Evers was assassinated by White Citizens' Council member Byron De La Beckwith and was buried with full military honors at Arlington National Cemetery. His murder and the resulting trials inspired protests, as well as numerous works of music, film and other art.
Medgar Wiley Evers was born July 2, 1925 in Decatur, Mississippi, the son of Jesse and her husband, James Evers, who was the owner of a small farm and a sawmill worker. Evers was the third of five children, after Charles and Elizabeth. His sister Ruth was the youngest. The family also included Eva Lee and Gene, Jesse’s children from a prior marriage. After the lynchings of family friends, Evers became determined to get the education he deserved, so he walked 12 miles to and from school to earn his high school diploma.
In 1943 he was inducted into the army along with his older brother, Charlie. Evers fought in the European Theatre of WWII, including in France. He was honorably discharged in 1945 as a Sergeant. In 1946, he, along with his brother and four friends, returned to his hometown.
In 1948 he enrolled at Alcorn College (now Alcorn State University), a historically black college, majoring in business administration. In college, he was on the debate team, played football and ran track, sang in the school choir, and served as president of his junior class. He was listed in Who’s Who in American Colleges based on his many accomplishments.

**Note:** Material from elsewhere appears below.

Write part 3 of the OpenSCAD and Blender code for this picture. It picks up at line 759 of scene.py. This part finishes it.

He married classmate Myrlie Beasley on December 24, 1951, and received his BA degree the following year. Myrlie Beasley and Medgar Evers had three children, two boys and a girl. In 2001, their oldest son, Darrell Kenyatta Evers, died of colon cancer. Their two surviving children are Reena Denise and James Van.
The couple moved to Mound Bayou, Mississippi, where T. R. M. Howard had hired him to sell insurance for his Magnolia Mutual Life Insurance Company. Howard was also the president of the Regional Council of Negro Leadership (RCNL), a civil rights and pro self-help organization. Involvement in the RCNL gave Evers crucial training in activism. He helped to organize the RCNL's boycott of service stations that denied blacks use of their restrooms. The boycotters distributed bumper stickers with the slogan "Don't Buy Gas Where You Can't Use the Restroom." Along with his brother, Charles Evers, Medgar also attended the RCNL's annual conferences in Mound Bayou between 1952 and 1954 which drew crowds of ten thousand or more.

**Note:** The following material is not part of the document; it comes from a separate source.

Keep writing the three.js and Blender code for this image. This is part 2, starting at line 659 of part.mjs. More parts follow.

Evers applied to the then-segregated University of Mississippi Law School in February 1954. When his application was rejected, Evers filed a lawsuit against the university, and became the focus of an NAACP campaign to desegregate the school, a case aided by the United States Supreme Court ruling in Brown v. Board of Education 347 U.S. 483 that segregation was unconstitutional. That same year, due to his involvement, the NAACP's National Office suggested he become Mississippi’s first field secretary for the NAACP.
In the early morning of June 12, 1963, just hours after President John F. Kennedy's speech on national television in support of civil rights, Evers pulled into his driveway just after returning from a meeting with NAACP lawyers. Emerging from his car and carrying NAACP T-shirts that read "Jim Crow Must Go," Evers was struck in the back with a bullet fired from an Enfield 1917 rifle that ricocheted into his Jackson, Mississippi home. He staggered 9 meters (30 feet) before collapsing. He died at a local hospital 50 minutes later.

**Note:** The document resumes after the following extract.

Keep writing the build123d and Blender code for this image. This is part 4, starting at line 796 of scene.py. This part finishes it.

Mourned nationally, Evers was buried on June 19 in Arlington National Cemetery, where he received full military honors in front of a crowd of more than 3000 people.
On June 23, 1964, Byron De La Beckwith, a fertilizer salesman and member of the White Citizens' Council (and later of the Ku Klux Klan, though the Klan was not yet operating in Mississippi during Evers' life), was arrested for Evers' murder. During the course of his first trial in 1964, De La Beckwith was visited by former Mississippi governor Ross Barnett and one time Army Major General Edwin A. Walker.
Juries composed solely of white men twice that year deadlocked on De La Beckwith's guilt.
In 1994, 30 years after the two previous trials had failed to reach a verdict, De La Beckwith was again brought to trial based on new evidence, and Bobby DeLaughter took on the job as the prosecutor. During the trial, the body of Evers was exhumed from his grave for autopsy and found to be in a surprisingly good state of preservation as a result of embalming. De La Beckwith was convicted of murder on February 5, 1994, after having lived as a free man for much of the three decades following the killing (though he was imprisoned on an unrelated charge from 1977 to 1980). De La Beckwith appealed unsuccessfully, and died at age 80 in prison in January 2001.